WHAT YOU HAVE TO DO
Output all lines exactly.

:::

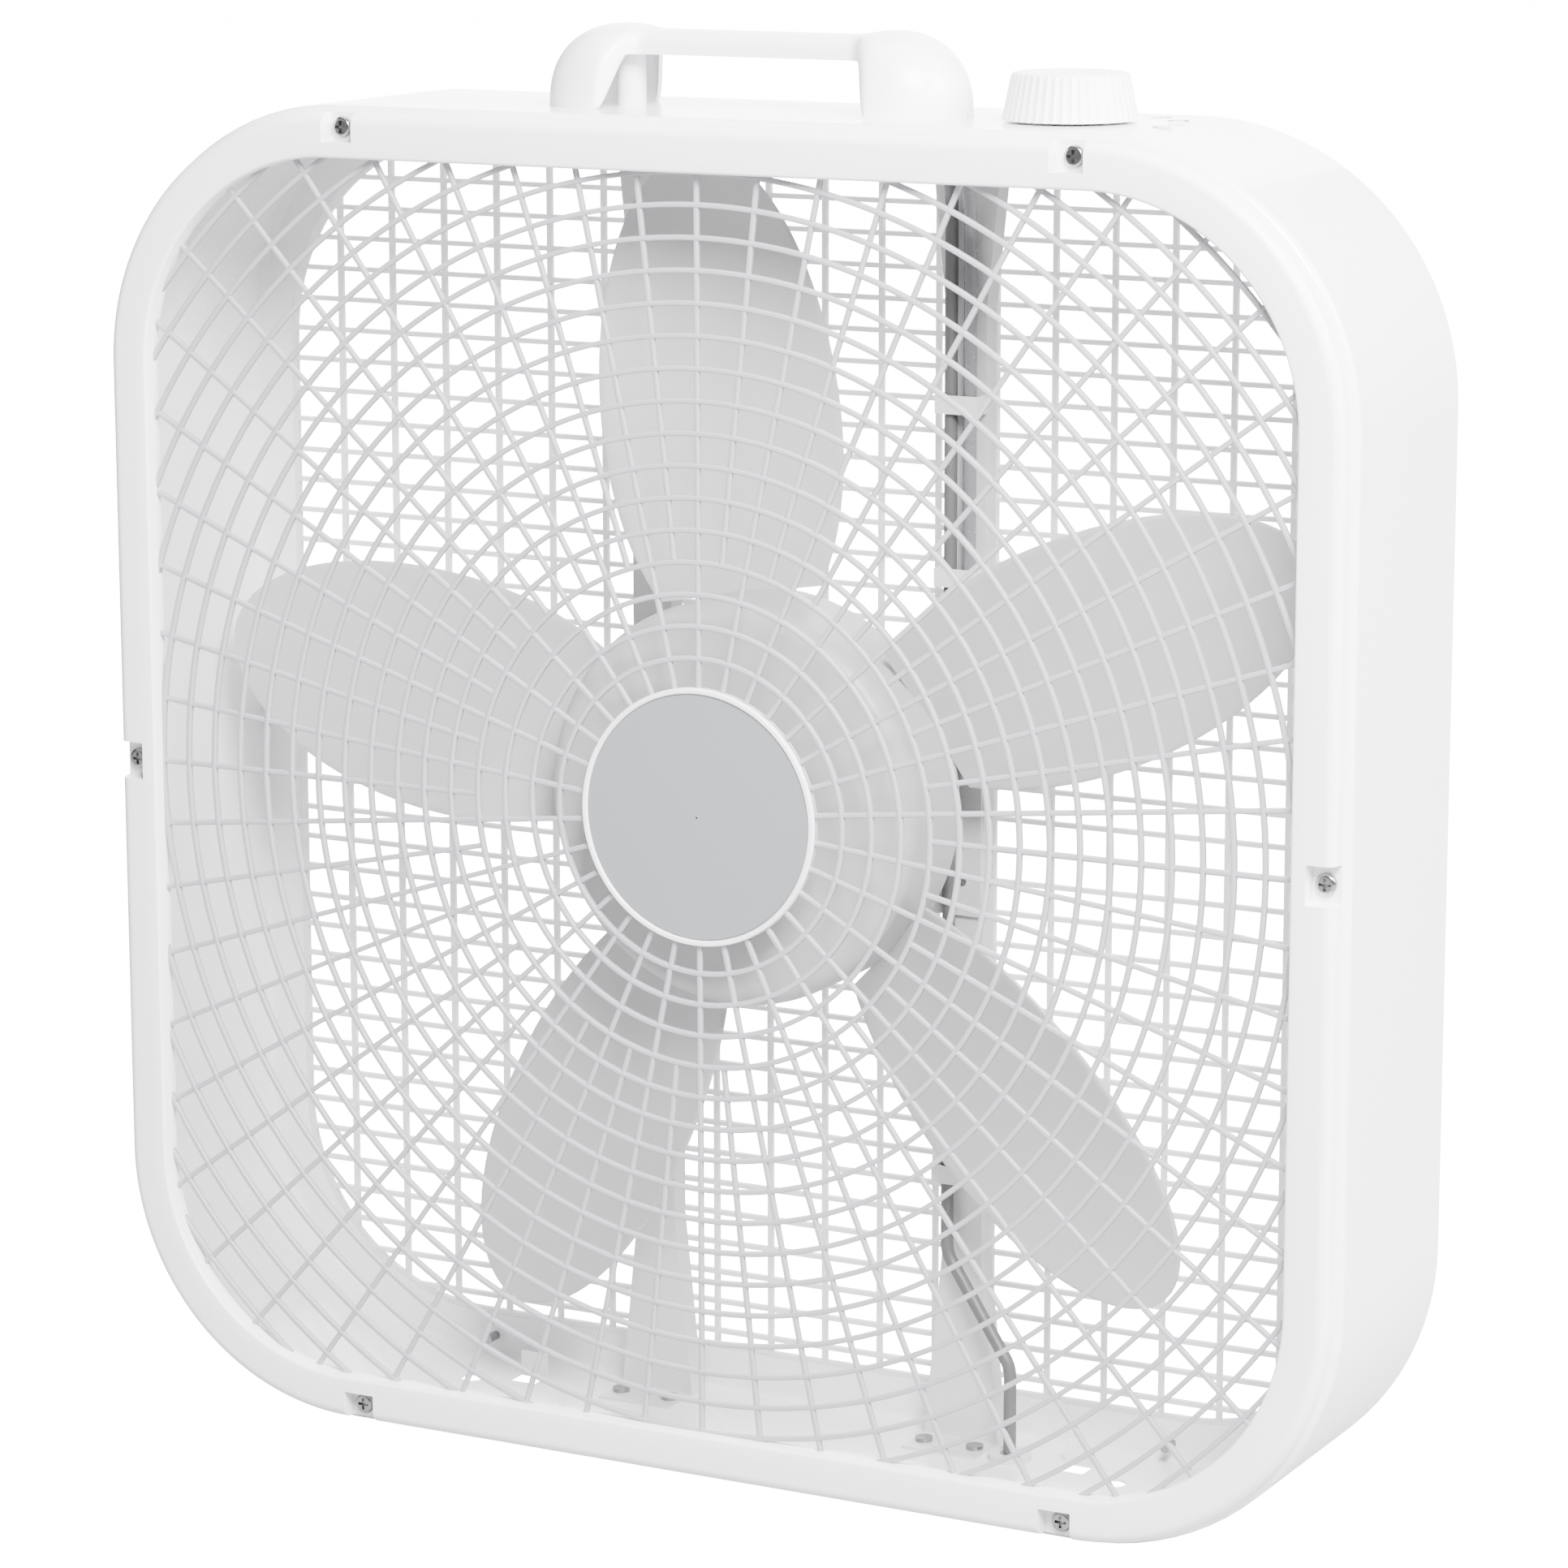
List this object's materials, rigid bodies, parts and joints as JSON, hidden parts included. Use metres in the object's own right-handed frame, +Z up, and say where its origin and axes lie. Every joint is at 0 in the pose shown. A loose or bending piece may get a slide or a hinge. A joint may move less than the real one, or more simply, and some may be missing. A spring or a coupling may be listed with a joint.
{
  "type": "box fan",
  "caption": "White square box fan: steel wrapper, moulded ring-and-spoke front grille, petal-blade impeller on a strut-mounted motor, carry handle and fluted speed knob on top.",
  "frame": {"origin": "middle of the bounding box's underside, on the surface that the fan stands on", "axes": "+X to the right seen from the front, +Y from the front grille to the rear grille, +Z up"},
  "size_m": [0.52, 0.111, 0.551],
  "materials": {
    "wrapper_paint": "gloss enamel",
    "grille_plastic": "satin moulded",
    "badge_grey": "fine brushed",
    "blade_plastic": "semi-translucent moulded",
    "handle_plastic": "satin moulded",
    "knob_plastic": "satin moulded",
    "screw_chrome": "bright plated",
    "bright_steel": "turned",
    "core_steel": "stamped laminations",
    "motor_metal": "die cast",
    "bearing_bronze": "sintered",
    "winding_copper": "enamelled copper wire",
    "washer_fibre": "fibre",
    "zinc_sheet": "galvanised, light grey",
    "switch_plastic": "moulded",
    "lead_sheath": "smooth",
    "lead_sleeve": "crumpled insulating sleeve",
    "clip_plastic": "moulded",
    "capacitor_case": "moulded",
    "bush_black": "moulded"
  },
  "bodies": {
    "housing": {"band": "wrapper_paint", "front_grille": "grille_plastic", "badge": "badge_grey", "rear_grille": "grille_plastic", "front_grille_screws": "screw_chrome", "rear_grille_screws": "screw_chrome", "motor_front_cover": "motor_metal", "motor_rear_cover": "motor_metal", "front_bearing": "bearing_bronze", "rear_bearing": "bearing_bronze", "stator_core": "core_steel", "stator_windings": "winding_copper", "motor_bolts": "bright_steel", "motor_nuts": "bright_steel", "motor_plate": "zinc_sheet", "strut_left": "zinc_sheet", "strut_right": "zinc_sheet", "strut_rivets": "screw_chrome", "plate_screws": "bright_steel", "handle": "handle_plastic", "handle_screws": "bright_steel", "switch_body": "switch_plastic", "switch_nut": "bright_steel", "supply_lead": "lead_sheath", "motor_lead": "lead_sleeve", "lead_clips": "clip_plastic", "capacitor": "capacitor_case", "capacitor_strap": "zinc_sheet", "cord_inlet_bush": "bush_black"},
    "spinner": {"impeller": "blade_plastic", "motor_shaft": "bright_steel", "hub_spring_clip": "bright_steel", "rotor": "core_steel", "thrust_washers": "washer_fibre"},
    "dial": {"knob": "knob_plastic", "switch_shaft": "bright_steel"}
  },
  "joints": [
    {"name": "fan_spin", "type": "hinge", "parent": "housing", "child": "spinner", "pos_m": [0, 0, 0.26], "axis": [0, 1, 0], "continuous": true},
    {"name": "knob_turn", "type": "hinge", "parent": "housing", "child": "dial", "pos_m": [0.1275, 0, 0.52], "axis": [0, 0, 1], "range_deg": [0, 67.5]}
  ]
}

:::

RESULT BELOW
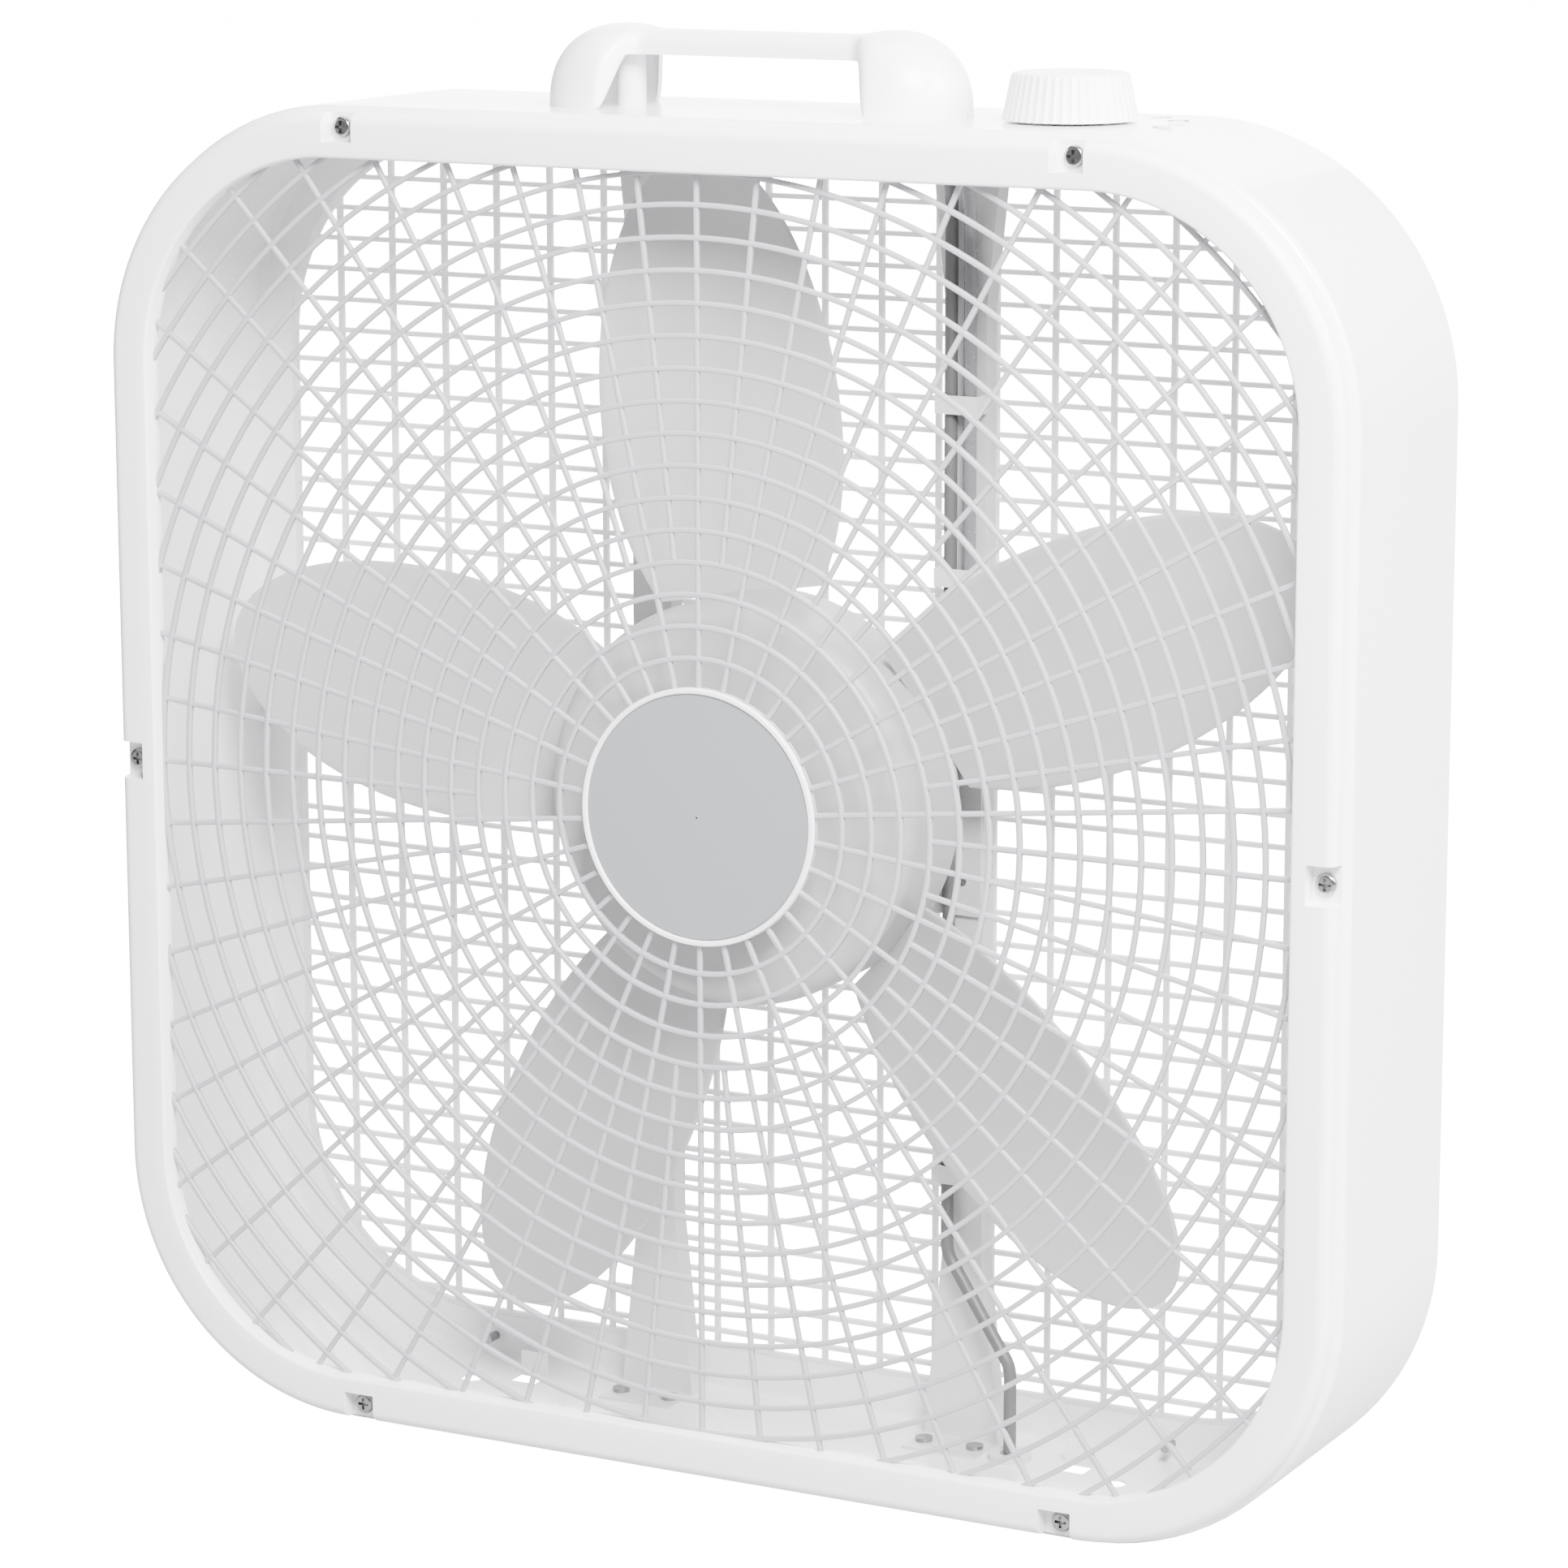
List this object's materials, rigid bodies, parts and joints as JSON, hidden parts included. Use metres in the object's own right-handed frame, +Z up, and say where its origin and axes lie. Every joint is at 0 in the pose shown. A loose or bending piece may get a slide or a hinge. A joint may move less than the real one, or more simply, and some may be missing. A spring or a coupling may be listed with a joint.
{
  "type": "box fan",
  "caption": "White square box fan: steel wrapper, moulded ring-and-spoke front grille, petal-blade impeller on a strut-mounted motor, carry handle and fluted speed knob on top.",
  "frame": {"origin": "middle of the bounding box's underside, on the surface that the fan stands on", "axes": "+X to the right seen from the front, +Y from the front grille to the rear grille, +Z up"},
  "size_m": [0.52, 0.111, 0.551],
  "materials": {
    "wrapper_paint": "gloss enamel",
    "grille_plastic": "satin moulded",
    "badge_grey": "fine brushed",
    "blade_plastic": "semi-translucent moulded",
    "handle_plastic": "satin moulded",
    "knob_plastic": "satin moulded",
    "screw_chrome": "bright plated",
    "bright_steel": "turned",
    "core_steel": "stamped laminations",
    "motor_metal": "die cast",
    "bearing_bronze": "sintered",
    "winding_copper": "enamelled copper wire",
    "washer_fibre": "fibre",
    "zinc_sheet": "galvanised, light grey",
    "switch_plastic": "moulded",
    "lead_sheath": "smooth",
    "lead_sleeve": "crumpled insulating sleeve",
    "clip_plastic": "moulded",
    "capacitor_case": "moulded",
    "bush_black": "moulded"
  },
  "bodies": {
    "housing": {"band": "wrapper_paint", "front_grille": "grille_plastic", "badge": "badge_grey", "rear_grille": "grille_plastic", "front_grille_screws": "screw_chrome", "rear_grille_screws": "screw_chrome", "motor_front_cover": "motor_metal", "motor_rear_cover": "motor_metal", "front_bearing": "bearing_bronze", "rear_bearing": "bearing_bronze", "stator_core": "core_steel", "stator_windings": "winding_copper", "motor_bolts": "bright_steel", "motor_nuts": "bright_steel", "motor_plate": "zinc_sheet", "strut_left": "zinc_sheet", "strut_right": "zinc_sheet", "strut_rivets": "screw_chrome", "plate_screws": "bright_steel", "handle": "handle_plastic", "handle_screws": "bright_steel", "switch_body": "switch_plastic", "switch_nut": "bright_steel", "supply_lead": "lead_sheath", "motor_lead": "lead_sleeve", "lead_clips": "clip_plastic", "capacitor": "capacitor_case", "capacitor_strap": "zinc_sheet", "cord_inlet_bush": "bush_black"},
    "spinner": {"impeller": "blade_plastic", "motor_shaft": "bright_steel", "hub_spring_clip": "bright_steel", "rotor": "core_steel", "thrust_washers": "washer_fibre"},
    "dial": {"knob": "knob_plastic", "switch_shaft": "bright_steel"}
  },
  "joints": [
    {"name": "fan_spin", "type": "hinge", "parent": "housing", "child": "spinner", "pos_m": [0, 0, 0.26], "axis": [0, 1, 0], "continuous": true},
    {"name": "knob_turn", "type": "hinge", "parent": "housing", "child": "dial", "pos_m": [0.1275, 0, 0.52], "axis": [0, 0, 1], "range_deg": [0, 67.5]}
  ]
}